For decades, official advertising operated as a black box at the service of power. It wasn't distributed according to audience size or efficiency, but according to obedience. The message was clear: whoever falls in line gets paid, whoever questions pays the consequences. Under the narrative of "informational plurality," Kirchnerism built a system of rewards and punishments that turned many media outlets into informal extensions of the political apparatus. It wasn't institutional communication; it was the purchase of silence.

The result was devastating. Journalism stopped depending on the reader and began to depend on the public official. The natural link between supply and demand for information was broken. The incentive stopped being to tell the truth and became sustaining the official narrative. The profession was prostituted and the market was distorted. When the State alters incentives, corruption stops being an exception and becomes the rule.

Because when political power allocates resources, it does so to maximize control, not to guarantee "rights." State financing of media is not neutral. It is a tool of power. That's why every peso allocated to official advertising was not only an unnecessary expense; it was an encroachment on the independence of the press.

The chainsaw applied to official advertising was, therefore, consistent with a deeper conception of social order. Freedom of expression must rest on voluntary foundations. A free media outlet lives off its readers, private advertisers, or voluntary contributions. It lives off the market, not off the minister of the day. When financing depends on the State, freedom becomes conditional.

It is no coincidence that the sectors most affected by the elimination of official advertising reacted with fury. They weren't crying over freedom of the press; they were crying over the loss of privileges. The official advertising system was a central cog in the old politics: it ensured friendly coverage, discursive shielding, and coordinated attacks on dissent. Without that fuel, the apparatus loses power.

The cultural change that Milei is driving doesn't end with fiscal balance. It has a deeper institutional dimension. Eliminating official advertising meant cutting one of the most perverse ties between the State and the narrative. It meant giving journalism back the responsibility of competing on equal terms. Credibility can't be bought with transfers; it is built with trust.

Of course, the easy argument is that the State must "guarantee plurality." However, that phrase contains a conceptual trap. When the State decides which voices deserve financing, it also decides which ones do not. In that act, it inevitably discriminates. Plurality imposed from above ends up being uniformity in disguise.

For years, Argentina knew a subsidized press that repeated slogans while the country sank into inflation, currency controls, and structural corruption. Official advertising did not prevent the decline; it accompanied and justified it. It was part of the scaffolding that sustained a model based on spending, clientelism, and manipulation.

By closing that office, the government not only saved resources. It sent a message: the State doesn't exist to buy opinion. Freedom is respected. Respecting it implies withdrawing the hand of power from where it should never have been.

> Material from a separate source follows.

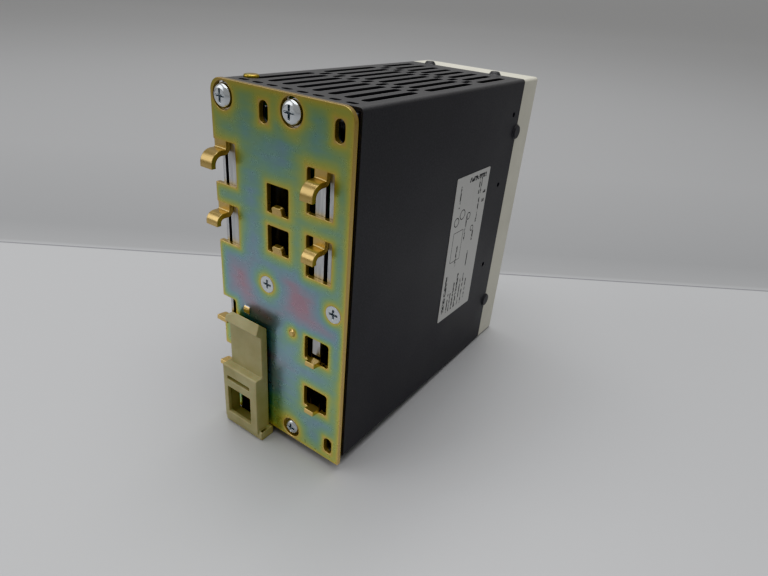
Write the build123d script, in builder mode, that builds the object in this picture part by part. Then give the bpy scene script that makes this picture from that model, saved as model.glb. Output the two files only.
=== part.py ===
from build123d import *
import os

# DIN rail power supply, seen from its front (-Y): +X to the right, +Z up, millimetres.
# Origin: middle of the box around the part, on its lowest level.
# Places are given as u, w, v: u runs from the plate's left edge seen from behind, w runs
# forwards from the plate's rear face, v runs up from the plate's lower edge.

# Driving dimensions
width = 65.0            # across the unit
height = 143.0          # rear plate, bottom to top
depth = 143.5           # rear face of the plate to the front face
latch_out = 8.0         # rail latch, how far it stands out behind the plate
foot_drop = 4.0         # open latch, how far its foot hangs below the plate
plate_t = 2.0           # rear plate
sheet_t = 1.0           # black housing sheet
chassis_t = 1.5         # aluminium chassis
wall_t = 2.0            # moulded front cover
board_t = 1.6           # printed circuit boards
edge_r = 1.4            # corners of the housing and the cover
inset = 0.9             # housing sides behind the plate's edges
shell_w0 = 4.8          # rear edge of the housing
shell_w1 = 127.5        # front edge of the housing, where the front cover starts
running = 0.05          # radial clearance of turning and sliding fits

y_rear = (depth + latch_out) / 2 - latch_out
u_mid = width / 2

rear = Plane(origin=(u_mid, y_rear, foot_drop), x_dir=(-1, 0, 0), z_dir=(0, 1, 0))


def across(u):
    """Plane seen from the side: local x is w, local y is v, its normal runs towards larger u."""
    return Plane(origin=(u_mid - u, y_rear, foot_drop), x_dir=(0, -1, 0), z_dir=(-1, 0, 0))


def level(v):
    """Plane seen from above: local x is u, local y is w, its normal is up."""
    return Plane(origin=(u_mid, y_rear, foot_drop + v), x_dir=(-1, 0, 0), z_dir=(0, 0, 1))


def facing(w):
    """Plane seen from the front: local x is X, local y is v, its normal runs forwards."""
    return Plane(origin=(0, y_rear - w, foot_drop), x_dir=(1, 0, 0), z_dir=(0, -1, 0))


def panel(x0, x1, y0, y1, radius=0.0, mode=Mode.ADD):
    """A rectangle in the sketch under way, given by its limits."""
    with Locations(((x0 + x1) / 2, (y0 + y1) / 2)):
        if radius > 0:
            RectangleRounded(x1 - x0, y1 - y0, radius, mode=mode)
        else:
            Rectangle(x1 - x0, y1 - y0, mode=mode)


def block(plane, x0, x1, y0, y1, length, radius=0.0, mode=Mode.ADD):
    """A prism in the part under way, standing on a plane."""
    with BuildSketch(plane) as profile:
        panel(x0, x1, y0, y1, radius)
    extrude(profile.sketch, amount=length, mode=mode)


def post(plane, places, radius, length, mode=Mode.ADD):
    """Round posts or holes in the part under way, one at each place."""
    with BuildSketch(plane) as profile:
        with Locations(*places):
            Circle(radius)
    extrude(profile.sketch, amount=length, mode=mode)


def save(piece, name):
    piece.part.label = name
    export_step(piece.part, f"parts/{name}.step")


os.makedirs("parts", exist_ok=True)

# ---------------------------------------------------------------- rear plate
hook_rows = (118.3, 94.3)       # v of the upper face of each row of rail hooks
hook_reach = (7.0, 6.2)         # how far the hooks of each row stand out
hook_drop = (6.2, 4.6)          # upper face to the tip
hook_bend = (4.0, 2.6)          # radius at the middle of the sheet
hook_places = ((0.5, 6.3), (49.4, 5.5))                 # u and width of each hook
hook_openings = ((-2.0, 11.5), (46.2, 57.9))            # u limits of the openings behind them
tab_rows = ((45.3, 55.7), (22.2, 32.0))                 # v limits of the lower openings
tab_openings = ((-2.0, 7.5), (46.2, 58.0))
tab_places = ((0.0, 6.0), (49.9, 4.5))
tongue_rows = ((100.3, 111.0), (85.0, 95.3))            # v limits of the middle openings
fixing_slots = ((59.4, 7.3), (59.4, 135.1), (26.4, 135.1))
slot_width = 4.0
slot_length = 7.4
pan_screws = ((6.2, 137.2), (39.2, 137.2))
pan_hole_r = 4.95               # the heads stand in these holes, on the chassis
low_screw = (39.0, 5.4)
flush_screws = ((26.3, 70.2), (59.6, 70.2))
shank_r = 1.95
shank_hole_r = 2.05
flush_head_r = 3.45
flush_depth = 1.55
track = (13.1, 19.3, 17.9, 40.2)        # u and v limits of the slot that the latch slides in


def strip(u, wide, points, bend):
    """A tongue bent up from the plate: a sheet section along a path in w and v."""
    with BuildSketch(across(u)) as profile:
        with BuildLine():
            FilletPolyline(*points, radius=bend)
        trace(line_width=plate_t)
    extrude(profile.sketch, amount=wide)


with BuildPart() as rear_plate:
    with BuildSketch(rear) as outline:
        panel(0, width, 0, height)
        corners = outline.vertices().group_by(Axis.Y)
        fillet(corners[-1], 5.0)
        fillet(corners[0], 2.5)
        for row in hook_rows:
            for u0, u1 in hook_openings:
                panel(u0, u1, row - 13.3, row + 2.9, 0.9, Mode.SUBTRACT)
        for v0, v1 in tab_rows:
            for u0, u1 in tab_openings:
                panel(u0, u1, v0, v1, 1.2, Mode.SUBTRACT)
        for v0, v1 in tongue_rows:
            panel(27.3, 37.7, v0, v1, 0.6, Mode.SUBTRACT)
        panel(*track, 0.2, Mode.SUBTRACT)
        with Locations(*fixing_slots):
            SlotOverall(slot_length, slot_width, rotation=90, mode=Mode.SUBTRACT)
        with Locations(*pan_screws):
            Circle(pan_hole_r, mode=Mode.SUBTRACT)
        with Locations(low_screw):
            Circle(4.4, mode=Mode.SUBTRACT)
    extrude(amount=-plate_t)
    mid = plate_t / 2
    for u, wide in hook_places:
        for row, reach, drop, bend in zip(hook_rows, hook_reach, hook_drop, hook_bend):
            tip = mid - reach
            strip(u, wide, ((mid, row + 5), (mid, row - mid), (tip, row - mid), (tip, row - drop)),
                  [1.6, bend])
    for u, wide in tab_places:
        for v0, v1 in tab_rows:
            strip(u, wide, ((mid, v0 - 3), (mid, v0 + 0.8), (-3.9, v0 + 1.4)), 1.4)
    for v0, v1 in tongue_rows:
        strip(29.6, 4.9, ((mid, v0 - 3), (mid, v0 + 0.6), (0.5, v0 + 3.0)), 1.6)
        top = rear_plate.faces().filter_by_position(Axis.Z, foot_drop + v0 + 2.2, foot_drop + v0 + 3.3)
        fillet(top.edges().filter_by(Axis.Y, tolerance=20).filter_by(GeomType.LINE), 1.3)
    # a half-shear dimple, and the low bridge that keeps the latch square
    with BuildSketch(rear):
        with Locations((39.8, 53.9)):
            Circle(1.5)
    extrude(amount=0.9, taper=25)
    with BuildSketch(across(13.0)):
        with BuildLine():
            ThreePointArc((0.5, 51.6), (-0.85, 54.0), (0.5, 56.4))
            Line((0.5, 56.4), (0.5, 51.6))
        make_face()
    extrude(amount=3.2)
    with Locations(*[rear * Location((u, v, 0)) for u, v in flush_screws]):
        CounterSinkHole(shank_hole_r, flush_head_r + running, counter_sink_angle=90)
save(rear_plate, "rear_plate")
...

In a country accustomed to politics invading every sphere of social life, cutting official advertising was a disruptive gesture. It showed that it is possible to dismantle mechanisms of control without the world collapsing. That is the core of the change. When journalism stops depending on power, power begins to fear journalism. That is precisely what the old politics never tolerated.

In times when freedom is proclaimed but rarely practiced, eliminating official advertising was one of the most coherent decisions of the new course. It wasn't just about closing a cash box. It was about breaking an implicit pact between power and narrative. In that rupture, Argentina took a step toward a less constrained press and a less unpunished politics.